## What is being asked:
Write out all of the lines below, exactly and completely.

## Dataset extract:
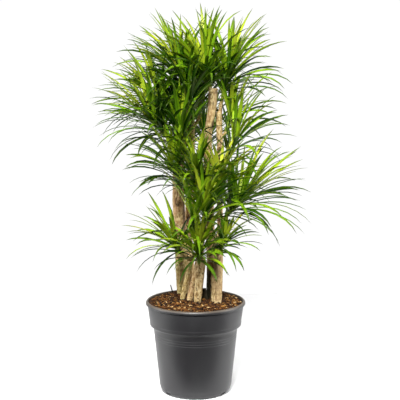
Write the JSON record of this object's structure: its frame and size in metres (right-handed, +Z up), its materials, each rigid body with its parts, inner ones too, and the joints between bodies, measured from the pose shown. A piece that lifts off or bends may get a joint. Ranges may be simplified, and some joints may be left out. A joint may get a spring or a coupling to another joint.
{
  "type": "potted dracaena",
  "caption": "Tall potted dracaena: bare tan canes rise from a dark plastic nursery pot of bark mulch and carry arching heads of narrow green strap leaves.",
  "frame": {"origin": "centre of the pot's flat underside", "axes": "+Z up along the pot's axis; -Y towards the viewer of the picture, and +X to the viewer's right"},
  "size_m": [0.5896, 0.5476, 1.0621],
  "materials": {
    "pot": "matt dark grey injection-moulded polypropylene",
    "mulch": "loose reddish-brown bark and coir mulch",
    "cane": "dry tan cane bark with darker spots and leaf-scar rings",
    "leaf": "smooth half-gloss strap leaves, yellow-green when young"
  },
  "bodies": {
    "root": {"pot": "pot", "mulch": "mulch", "cane_left": "cane", "cane_back": "cane", "cane_thin": "cane", "cane_front_tall": "cane", "cane_front_short": "cane", "cane_centre": "cane", "cane_right": "cane", "cane_far": "cane", "head_centre_top": "leaf", "head_back_top": "leaf", "head_far_top": "leaf", "head_left_upper": "leaf", "head_left_outer": "leaf", "head_left_front": "leaf", "head_far_outer": "leaf", "head_far_low": "leaf", "head_right": "leaf", "head_front_tall": "leaf", "head_thin": "leaf", "head_front_mid": "leaf", "head_front_short": "leaf", "head_right_low": "leaf", "head_back_mid": "leaf", "head_back_low": "leaf", "head_centre_back": "leaf", "head_left_mid": "leaf", "head_centre_mid": "leaf", "head_bright": "leaf", "head_inner": "leaf"}
  },
  "joints": []
}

## Solution to the exercise:
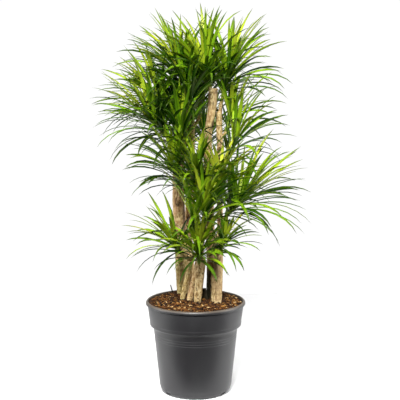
Write the JSON record of this object's structure: its frame and size in metres (right-handed, +Z up), its materials, each rigid body with its parts, inner ones too, and the joints between bodies, measured from the pose shown. A piece that lifts off or bends may get a joint. Ranges may be simplified, and some joints may be left out. A joint may get a spring or a coupling to another joint.
{
  "type": "potted dracaena",
  "caption": "Tall potted dracaena: bare tan canes rise from a dark plastic nursery pot of bark mulch and carry arching heads of narrow green strap leaves.",
  "frame": {"origin": "centre of the pot's flat underside", "axes": "+Z up along the pot's axis; -Y towards the viewer of the picture, and +X to the viewer's right"},
  "size_m": [0.5896, 0.5476, 1.0621],
  "materials": {
    "pot": "matt dark grey injection-moulded polypropylene",
    "mulch": "loose reddish-brown bark and coir mulch",
    "cane": "dry tan cane bark with darker spots and leaf-scar rings",
    "leaf": "smooth half-gloss strap leaves, yellow-green when young"
  },
  "bodies": {
    "root": {"pot": "pot", "mulch": "mulch", "cane_left": "cane", "cane_back": "cane", "cane_thin": "cane", "cane_front_tall": "cane", "cane_front_short": "cane", "cane_centre": "cane", "cane_right": "cane", "cane_far": "cane", "head_centre_top": "leaf", "head_back_top": "leaf", "head_far_top": "leaf", "head_left_upper": "leaf", "head_left_outer": "leaf", "head_left_front": "leaf", "head_far_outer": "leaf", "head_far_low": "leaf", "head_right": "leaf", "head_front_tall": "leaf", "head_thin": "leaf", "head_front_mid": "leaf", "head_front_short": "leaf", "head_right_low": "leaf", "head_back_mid": "leaf", "head_back_low": "leaf", "head_centre_back": "leaf", "head_left_mid": "leaf", "head_centre_mid": "leaf", "head_bright": "leaf", "head_inner": "leaf"}
  },
  "joints": []
}